Hawthorne claims that judicial fact-finding in sentencing determinations violates the Sixth Amendment, as articulated in United States v. Booker, 125 S.Ct. 738 (2005); Blakely v. Washington, 542 U.S. 296 (2004); Apprendi v. New Jersey, 530 U.S. 466 (2000); and Jones v. United States, 526 U.S. 227 (1999). Therefore, his Sixth Amendment right was violated when the sentencing judge applied the various enhancements to his sentence based on his findings. Such a challenge is now commonly referred to as a Booker challenge which, the Sixth Circuit has held, doesnot apply retroactively to cases on collateral review. Humphress v. United States, 398 F.3d 855, 857 (6th Cir. 2005). Additionally, Hawthorne waived his right to appeal his sentence, stipulated to two of the three enhancements, and explicitly acknowledged that the Guidelines would govern his sentence. The Sixth Circuit has held that such is sufficient to waive any Booker challenge. United States v. Bradley, 400 F.3d 459 (6th Cir. 2005). Finally, the Sixth Circuit has held that Booker did not eliminate judicial fact-finding. See, e.g., United States v.
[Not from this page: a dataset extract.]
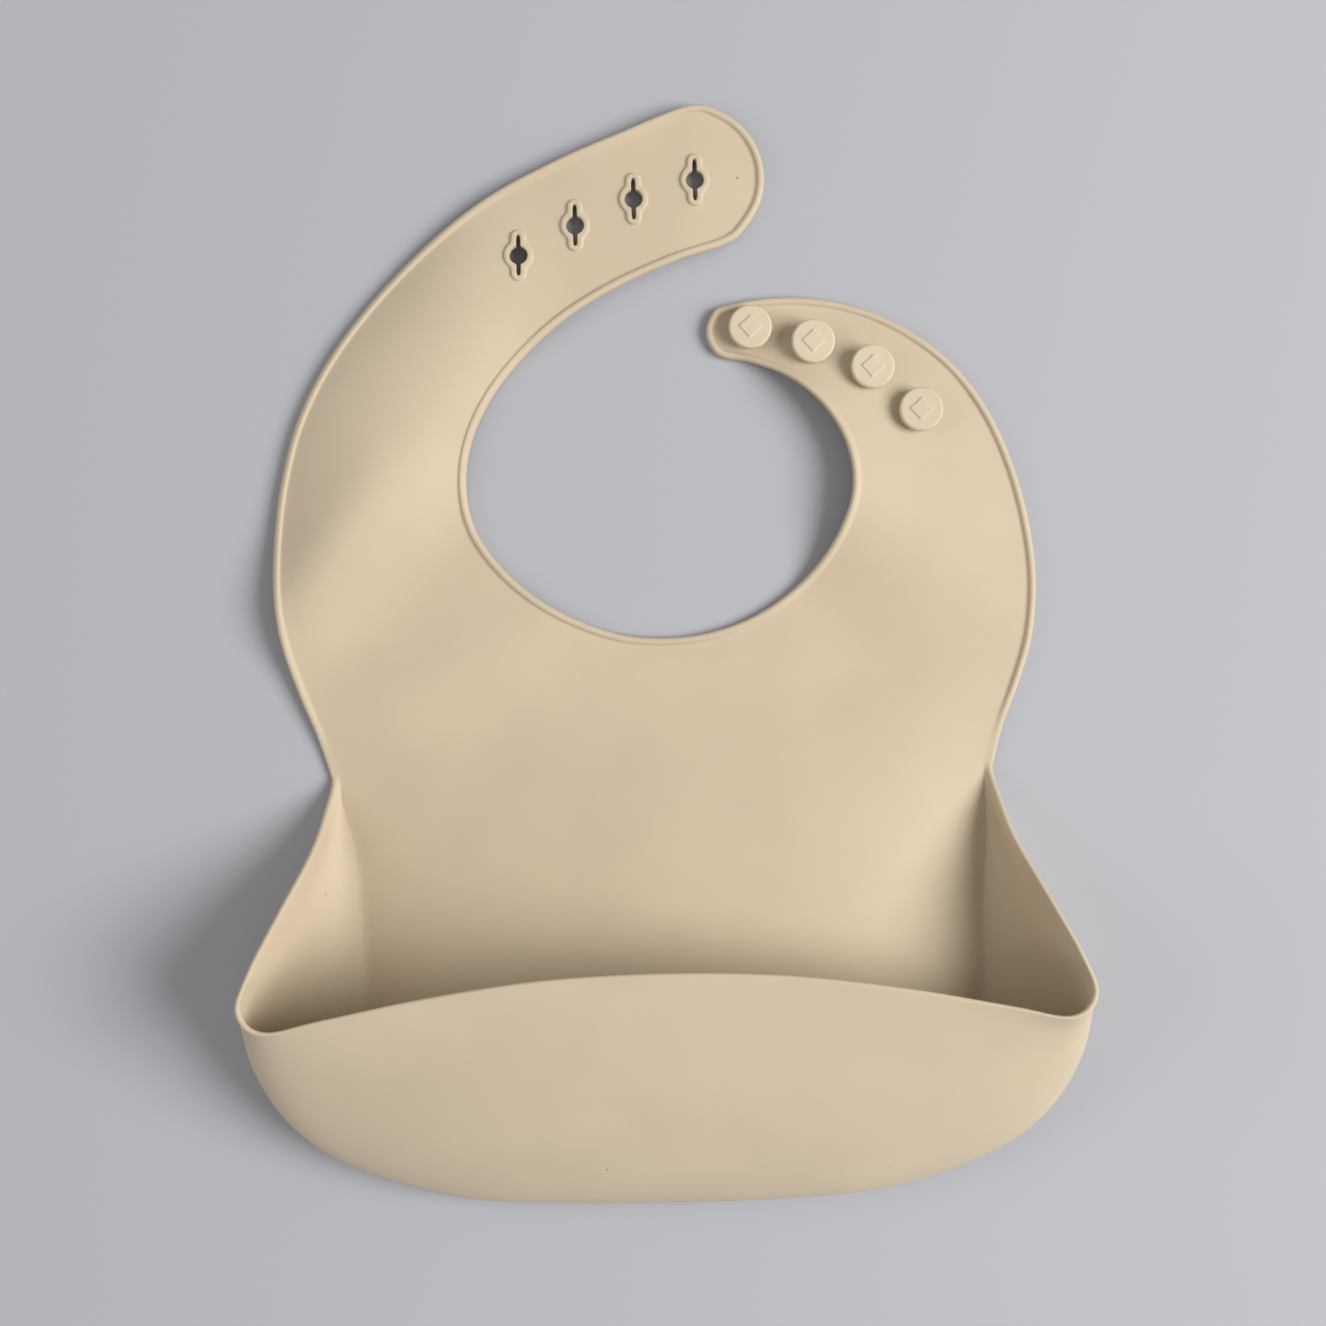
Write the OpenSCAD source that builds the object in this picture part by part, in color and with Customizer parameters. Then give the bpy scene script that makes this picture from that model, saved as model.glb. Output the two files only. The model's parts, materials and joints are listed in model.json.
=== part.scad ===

Stone, 432 F.3d 651, 654-66 (6th Cir. 2005).
As noted above, Hawthorne understood that he may possess a constitutional right to have certain factors under the U.S. Sentencing Guidelines included in an indictment and decided by a jury beyond a reasonable doubt, but stated that he "knowingly, intelligently and voluntarily waives any right he may possess to have such factors alleged in an indictment and determined by a jury."